The low point for the Speaker came earlier this month when he miscalculated the vote count for two articles of impeachment against Homeland Security Secretary Alejandro Mayorkas, which initially failed by a vote of 214 to 216 after three Republicans opposed the measure.

Then right after that failure, Johnson couldn’t get the votes to pass an $18 billion Israel aid bill, which he tried to advance with a maneuver that allowed him to get around opposition to the bill in his own conference but required two-thirds support.

The Speaker was also forced to pull several bills off the House floor last year when it became clear he couldn’t muster enough votes in the GOP conference to overcome a procedural hurdle.

McConnell warned House Republicans this week that a government shutdown would only hurt their party politically.

“Shutting down the government is harmful to the country. And it never produces positive outcomes — on policy or politics,” he declared on the Senate floor Monday.

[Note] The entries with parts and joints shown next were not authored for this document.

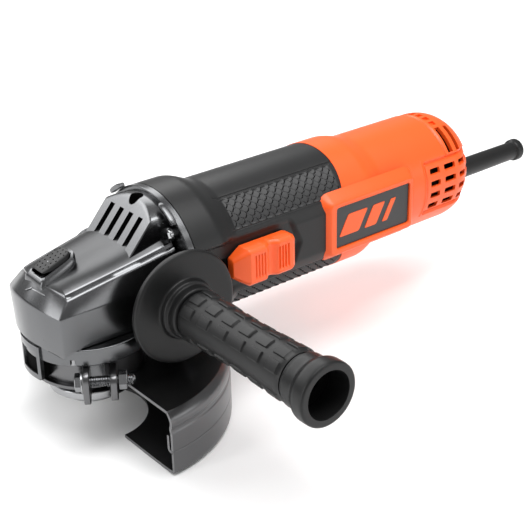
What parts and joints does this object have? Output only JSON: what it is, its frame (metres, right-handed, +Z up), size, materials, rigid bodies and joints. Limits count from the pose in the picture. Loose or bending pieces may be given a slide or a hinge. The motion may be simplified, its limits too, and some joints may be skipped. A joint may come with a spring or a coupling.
{
  "type": "angle grinder",
  "caption": "Corded angle grinder with cast gear head, half-round wheel guard, side handle, slide switch and spindle lock.",
  "frame": {"origin": "centre of the spindle's lower end face", "axes": "+Z up along the spindle axis into the gear head, +X back along the motor to the cord sleeve, side handle fitted on the -Y side"},
  "size_m": [0.324, 0.1992, 0.106],
  "materials": {
    "casting": "satin grey cast alloy, clear highlights on the bevels",
    "guard_steel": "satin dark grey pressed sheet",
    "steel": "turned and zinc plated",
    "black_plastic": "fine moulded satin",
    "orange_plastic": "satin moulded",
    "soft_grip": "soft matt overmould",
    "sleeve_rubber": "matt",
    "badge": "satin inlay",
    "copper": "enamelled copper wire",
    "brass": "bright brass",
    "carbon": "pressed carbon",
    "laminate": "stacked electrical sheet"
  },
  "bodies": {
    "housing": {"gear_case": "casting", "gear_cover": "casting", "front_bearing": "steel", "rear_bearing": "steel", "lower_bearing": "steel", "upper_bearing": "steel", "lock_spring": "steel", "brush_spring_top": "steel", "brush_spring_bottom": "steel", "cord_clamp_screw_1": "steel", "cord_clamp_screw_2": "steel", "gear_cover_screw_1": "steel", "gear_cover_screw_2": "steel", "gear_cover_screw_3": "steel", "gear_cover_screw_4": "steel", "gear_case_screw_1": "steel", "gear_case_screw_2": "steel", "gear_case_screw_3": "steel", "gear_case_screw_4": "steel", "motor_housing": "black_plastic", "air_baffle": "black_plastic", "brush_bridge": "black_plastic", "switch_body": "black_plastic", "cord_clamp": "black_plastic", "cord_clamp_base": "black_plastic", "rear_housing": "orange_plastic", "cord_sleeve": "sleeve_rubber", "badge_left": "badge", "badge_right": "badge", "field_coil_top": "copper", "field_coil_bottom": "copper", "brush_holder_top": "brass", "brush_holder_bottom": "brass", "brush_top": "carbon", "brush_bottom": "carbon", "field_core": "laminate"},
    "spindle": {"spindle": "steel", "bevel_gear": "steel", "inner_flange": "steel"},
    "clamp_nut": {"clamp_nut": "steel"},
    "armature": {"armature_shaft": "steel", "rotor_core": "laminate", "rotor_winding_front": "copper", "rotor_winding_rear": "copper", "commutator": "copper", "fan": "black_plastic", "pinion": "steel"},
    "lock": {"lock_button": "black_plastic", "lock_pin": "steel"},
    "slider": {"switch_slider": "orange_plastic", "switch_link": "black_plastic"},
    "guard": {"guard": "guard_steel", "guard_cover": "guard_steel", "guard_clamp_bolt": "steel", "guard_clamp_nut": "steel"},
    "side_handle": {"handle_stud": "steel", "handle_body": "black_plastic", "handle_grip": "soft_grip"}
  },
  "joints": [
    {"name": "spindle_spin", "type": "hinge", "parent": "housing", "child": "spindle", "pos_m": [0, 0, 0], "axis": [0, 0, 1], "continuous": true},
    {"name": "armature_spin", "type": "hinge", "parent": "housing", "child": "armature", "pos_m": [0, 0, 0.0555], "axis": [1, 0, 0], "continuous": true},
    {"name": "clamp_nut_unscrew", "type": "slide", "parent": "spindle", "child": "clamp_nut", "axis": [0, 0, -1], "range_m": [0, 0.012]},
    {"name": "lock_press", "type": "slide", "parent": "housing", "child": "lock", "axis": [0, 0, -1], "range_m": [0, 0.0035], "stiffness_N_per_m": 600, "springref_m": -0.002, "deforming": ["lock_spring"]},
    {"name": "switch_slide", "type": "slide", "parent": "housing", "child": "slider", "axis": [-1, 0, 0], "range_m": [0, 0.007], "stiffness_N_per_m": 500, "springref_m": -0.002},
    {"name": "guard_turn", "type": "hinge", "parent": "housing", "child": "guard", "pos_m": [0, 0, 0], "axis": [0, 0, 1], "range_deg": [-120, 55]},
    {"name": "side_handle_unscrew", "type": "slide", "parent": "housing", "child": "side_handle", "axis": [0, -1, 0], "range_m": [0, 0.02]}
  ],
  "couplings": [
    {"joint": "armature_spin", "follows": "spindle_spin", "ratio": 3.7273}
  ]
}
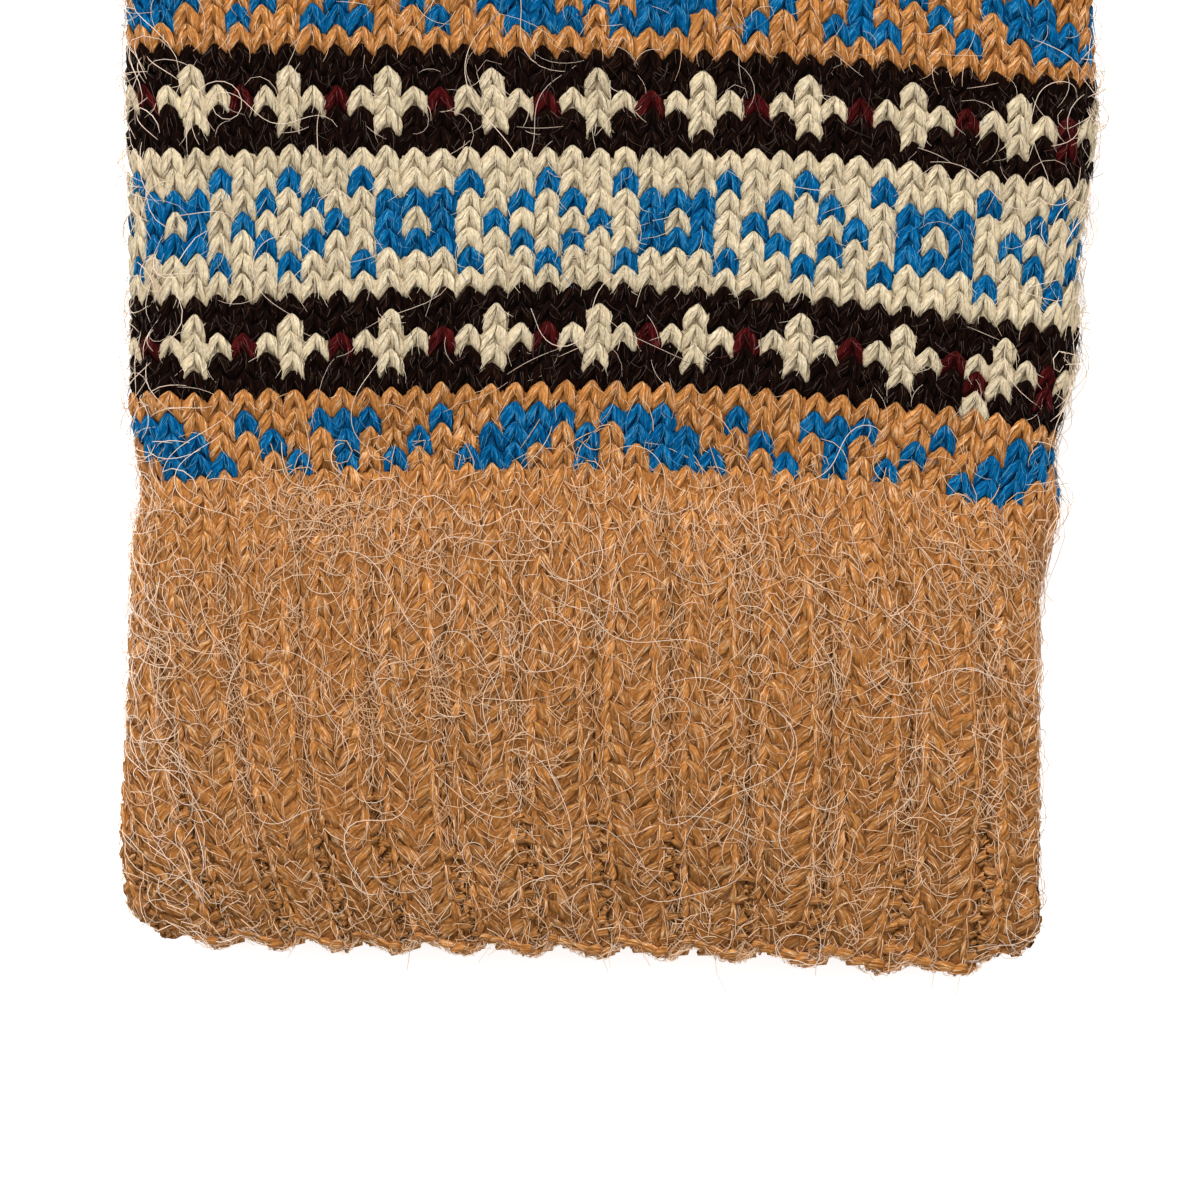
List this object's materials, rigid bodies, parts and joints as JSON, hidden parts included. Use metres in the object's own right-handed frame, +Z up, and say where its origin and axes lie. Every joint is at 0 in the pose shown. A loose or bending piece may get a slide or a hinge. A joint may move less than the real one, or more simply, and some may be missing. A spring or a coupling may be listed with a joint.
{
  "type": "fair isle knit glove",
  "caption": "Right-hand knitted wool glove lying flat, with a ribbed cuff, a patterned wrist band, and a hollow plain hand, thumb and fingers.",
  "frame": {"origin": "on the resting surface, under the middle of the glove's outline seen from above", "axes": "+Y from the hem to the fingertips, +Z up through the back of the hand, +X towards the little finger"},
  "size_m": [0.1416, 0.2486, 0.0131],
  "materials": {
    "camel_wool": "hairy plied wool knit",
    "cream_wool": "soft wool knit",
    "blue_wool": "soft wool knit",
    "dark_wool": "soft wool knit",
    "red_wool": "soft wool knit"
  },
  "bodies": {
    "root": {"ribbed_cuff": "camel_wool", "patterned_wrist": "cream_wool", "hand": "camel_wool", "thumb": "camel_wool", "index_finger": "camel_wool", "middle_finger": "camel_wool", "ring_finger": "camel_wool", "little_finger": "camel_wool"}
  },
  "joints": []
}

He argued that “a shutdown this week is entirely avoidable.”

After meeting with Johnson at the White House, McConnell expressed cautious optimism a shutdown would be avoided this week.

“I think it’s pretty safe to say we all agree we need to avoid a government shutdown. The Speaker was optimistic that they’ll be able to move forward first with the four bills,” McConnell said.

“Under no circumstance does anybody want to shut the government down, so I think we can stop that drama right here before it emerges. We’re simply not going to do that,” he insisted.